Britvic has also reduced sugar across its drinks range, including J20, Robinson’s and Fruit Shoot, with the aim of 94% of its brand portfolio falling below the sugar tax rate.
Lucozade and Ribena (who are owned by the Japanese company, Suntory) are also cutting sugar. They say they have reduced the sugar content of their core portfolio by 50% since the tax was announced.
According to a survey carried out in 2018 by Nielsen, the sugar tax hasn’t had a massive impact on consumer behaviour. In fact, 62% of UK shoppers claimed their consumption behaviour hadn’t changed at all since the sugar tax was introduced.

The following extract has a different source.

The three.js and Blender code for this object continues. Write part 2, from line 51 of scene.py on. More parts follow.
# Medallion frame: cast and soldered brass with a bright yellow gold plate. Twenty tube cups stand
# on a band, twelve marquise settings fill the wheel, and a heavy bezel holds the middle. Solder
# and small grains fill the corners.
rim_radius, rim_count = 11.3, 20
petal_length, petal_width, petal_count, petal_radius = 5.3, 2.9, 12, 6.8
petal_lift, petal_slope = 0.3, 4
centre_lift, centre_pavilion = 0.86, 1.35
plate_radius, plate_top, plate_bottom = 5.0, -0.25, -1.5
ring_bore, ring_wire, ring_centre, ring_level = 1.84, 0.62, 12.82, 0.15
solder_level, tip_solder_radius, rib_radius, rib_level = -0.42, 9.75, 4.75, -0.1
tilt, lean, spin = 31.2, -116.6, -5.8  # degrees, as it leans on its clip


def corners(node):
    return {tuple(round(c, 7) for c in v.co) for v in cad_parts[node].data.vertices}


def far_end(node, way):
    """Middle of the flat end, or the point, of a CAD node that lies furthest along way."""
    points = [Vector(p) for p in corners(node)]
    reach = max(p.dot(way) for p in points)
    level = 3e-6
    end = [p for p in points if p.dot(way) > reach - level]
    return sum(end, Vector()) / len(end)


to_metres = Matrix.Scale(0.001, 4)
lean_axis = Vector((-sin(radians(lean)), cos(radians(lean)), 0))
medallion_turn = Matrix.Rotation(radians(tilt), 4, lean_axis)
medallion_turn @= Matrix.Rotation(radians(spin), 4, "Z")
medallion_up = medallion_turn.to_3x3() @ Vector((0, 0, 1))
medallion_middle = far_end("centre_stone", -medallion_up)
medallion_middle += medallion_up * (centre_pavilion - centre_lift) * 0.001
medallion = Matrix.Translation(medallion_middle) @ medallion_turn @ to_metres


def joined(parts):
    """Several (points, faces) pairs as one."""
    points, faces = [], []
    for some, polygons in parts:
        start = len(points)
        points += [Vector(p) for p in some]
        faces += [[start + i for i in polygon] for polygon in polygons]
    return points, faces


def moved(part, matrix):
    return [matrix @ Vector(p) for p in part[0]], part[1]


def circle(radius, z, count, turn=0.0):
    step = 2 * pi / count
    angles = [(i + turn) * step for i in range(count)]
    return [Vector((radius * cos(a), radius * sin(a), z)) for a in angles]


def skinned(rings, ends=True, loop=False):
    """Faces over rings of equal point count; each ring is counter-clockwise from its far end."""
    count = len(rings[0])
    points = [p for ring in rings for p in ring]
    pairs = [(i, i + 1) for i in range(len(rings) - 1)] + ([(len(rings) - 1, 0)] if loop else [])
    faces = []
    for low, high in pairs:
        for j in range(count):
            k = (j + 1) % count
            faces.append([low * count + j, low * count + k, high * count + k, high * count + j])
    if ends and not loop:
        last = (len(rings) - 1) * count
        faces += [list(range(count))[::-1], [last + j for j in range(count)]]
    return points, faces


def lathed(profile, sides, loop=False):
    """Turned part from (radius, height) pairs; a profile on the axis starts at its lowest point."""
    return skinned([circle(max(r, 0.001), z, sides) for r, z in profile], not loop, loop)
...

Only 20% of consumers say they are checking products’ sugar content more frequently since the introduction of the tax, according to the Sugar Tax Shopper survey. A mere 1% of respondents had pledged to stop drinking sugary soft drinks, while 44% of those surveyed said they would continue to buy sugary drinks. Most people say they support the tax, with 54% saying they are in favour of it and 69% saying it should be expanded to biscuits and confectionery.
Despite the sugar tax, health chiefs in the UK say excess sugar intake is still a major health concern for most Brits. It has been the health sector’s number one concern for four consecutive years. While the sugar tax has raised awareness, no significant changes have been seen in consumers’ habits, although it’s a positive sign that the drinks manufacturers have pledged to reduce sugar levels.
Most soft drinks now fall below the tax threshold, so the fact that consumer shopping habits haven’t changed is irrelevant, to a degree, since they are buying drinks with less sugar, whether they want to or not.
The prime minister is now understood to be more sympathetic towards a bolder and more far-reaching anti-obesity plan. Advertising restrictions on sugary foods are under discussion and many food manufacturers have voluntarily signed up to a sugar reformulation plan, which includes a calorie reduction target.